On April 15, 2011, Gulley signed national letter of intent to attend Missouri State. In his senior year, he averaged 14.3 points, 6.3 rebounds, 1.5 assists and 1.5 steals per game, earning a spot in the second-team All-Missouri Valley Conference.

==Professional career==
===Musel Pikes (2014–2018)===
On August 5, 2014, Gulley signed his professional contract with the Musel Pikes of Luxembourg's Total League.

On December 8, 2017, Gulley recorded a double-double of 11 rebounds and a career-high 50 points, shooting 18–24 from the field and 9-of-10 from three-point range, along with eight steals and two assists in a 106–74 win over US Heffingen. In 27 games played during the 2017–18 season, he averaged 25.9 points, 8.7 rebounds, 3.0 assists and 2.2 steals per game, while shooting 42.2 percent from three-point range.

===Maccabi Ra'anana (2018–2019)===
On July 15, 2018, Gulley signed a one-year deal with Maccabi Ra'anana of the Israeli National League. In 31 games played for Ra'anana, he finished the season as the league second-leading scorer (23.7 points per game) and second in efficiency rating (24.6 per game), to go with 6.5 rebounds, 4.9 assists and 2.6 steals per game. Gulley led Ra'anana to the 2019 Israeli National League Semifinals, where they eventually were eliminated by Maccabi Haifa.

On April 5, 2019, Gulley earned the Israeli National League Regular Season Best Import and the All-National League First Team honors.

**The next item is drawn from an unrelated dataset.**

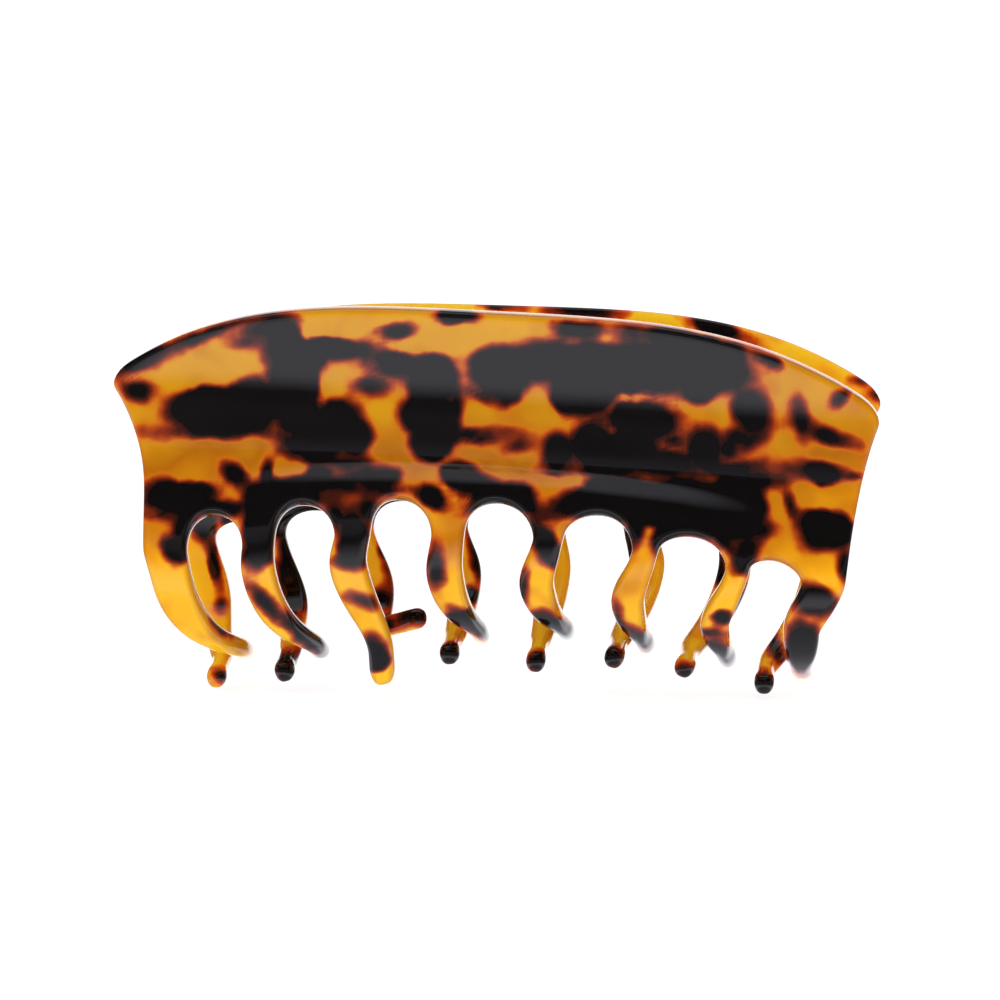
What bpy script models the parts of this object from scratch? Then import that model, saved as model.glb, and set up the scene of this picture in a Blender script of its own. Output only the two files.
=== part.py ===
"""A claw clip of heat-formed sheet: two toothed jaws on a sprung steel hinge.

Metres, +X along the clip, +Z up, the front jaw at -Y. The clip stands closed on its outer teeth.
Lengths below are in millimetres; MM turns them into metres.
"""

import math

import bmesh
import bpy
from mathutils import Matrix, Vector

MM = 0.001

# The sheet and its flat blank. A place on the blank is (across, down): down is
# measured along the sheet from the crest of the top edge.
SHEET = 3.0
RIM_BEVEL = 0.5
LEFT_END = -54.6
RIGHT_END = 54.7
CORNER_DROP = 11.8
TOP_EDGE_POWER = 3.5
NECK_DOWN = 36.6
GAP_TOP_DOWN = 32.0
CREST_HEIGHT = 54.8
CREST_OUT = 11.6
ARCH_HALF = 43.0

# Between which distances down the middle teeth are raised, and the plate's slope
# along the clip dies away.
LIFT_FROM, LIFT_TO = 20.0, 31.0
SLOPE_FROM, SLOPE_TO = 33.0, 48.0

# How the sheet is bent: at each distance down, the angle of its run from straight
# down, positive towards the other jaw.
BENDS = ((0, 11), (10, 11), (14, 0), (20, 0), (27, -24), (29, -24), (40, 10), (52, 62), (62, 72), (80, 72))
STRAIGHT_BENDS = BENDS[:7] + ((52, 22), (80, 26))
HOOKED_BENDS = BENDS[:7] + ((46, 17), (52.5, 82), (56, 96), (59, 125), (80, 125))
# The hooked tooth also turns sideways in the sheet, at these distances along it.
NO_TURNS = ((0, 0), (80, 0))
HOOK_TURNS = ((0, 0), (54, 0), (60, 62), (80, 62))

# One row per tooth, left to right seen from outside: centre and width at the neck,
# centre and width at the belly, and how far down the belly is.
TEETH = (
    (-46.1, 6.2, -45.4, 5.8, 40.0),
    (-32.7, 4.5, -33.0, 4.8, 40.0),
    (-19.3, 5.0, -20.2, 5.3, 41.0),
    (-5.8, 4.6, -6.5, 5.2, 42.5),
    (8.3, 4.1, 6.4, 4.9, 44.0),
    (21.9, 3.5, 19.2, 4.7, 45.5),
    (34.8, 3.2, 31.4, 4.1, 47.5),
    (46.7, 6.1, 43.6, 5.2, 45.5),
)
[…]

===Hapoel Gilboa Galil (2019–2020)===
On July 17, 2019, Gulley signed a one-year deal with Hapoel Gilboa Galil of the Israeli Premier League. On October 27, 2019, Gully recorded 26 points, 5 rebounds, 5 assists and 3 steals, including a three-pointer at the buzzer to give Gilboa Galil a 91–89 overtime win over Maccabi Ashdod. On December 1, 2019, Gulley recorded 32 points, while shooting 12-of-24 from the field, along with eight rebounds, nine assists and five steals for 42 PIR, leading Gilboa Galil to a 115–106 double overtime win over Ironi Nes Ziona. Two days later, he was named co-Israeli League Round 8 MVP, alongside his teammate Justin Tillman. On January 18, 2020, Gulley recorded a double-double of 30 points with a career-high 16 rebounds, while shooting 11-of-17 from the field, along with five assists for 51 PIR in a 96–80 win over Ironi Nes Ziona. He was named the Israeli League Round 16 MVP. On January 31, 2020, Gulley was named Israeli League Player of the Month after averaging 19.4 points, 8.4 rebounds, 5.4 assists and 1.6 steals in four games played in January. On the season he averaged 18.7 points, 5.9 rebounds, 4.3 assists and 1.8 steals for Hapoel Gilboa Galil.

===Darüşşafaka (2020–2021)===
On July 26, 2020, Gulley signed with Darüşşafaka of the Basketball Super League.

===Gaziantep (2021–2022)===
On July 6, 2021, Gulley signed with Gaziantep Basketbol of the Turkish Basketball Super League (BSL).

===Trabzonspor (2026)===
On March 15, 2026, he signed with Trabzonspor of the Basketbol Süper Ligi (BSL).

==Personal life==
He is the son of former basketball player James Gulley who played college basketball for the Lamar Cardinals. He has also played for Maccabi Rishon LeZion in Israel, where he led the Israeli League in rebounds for three consecutive years.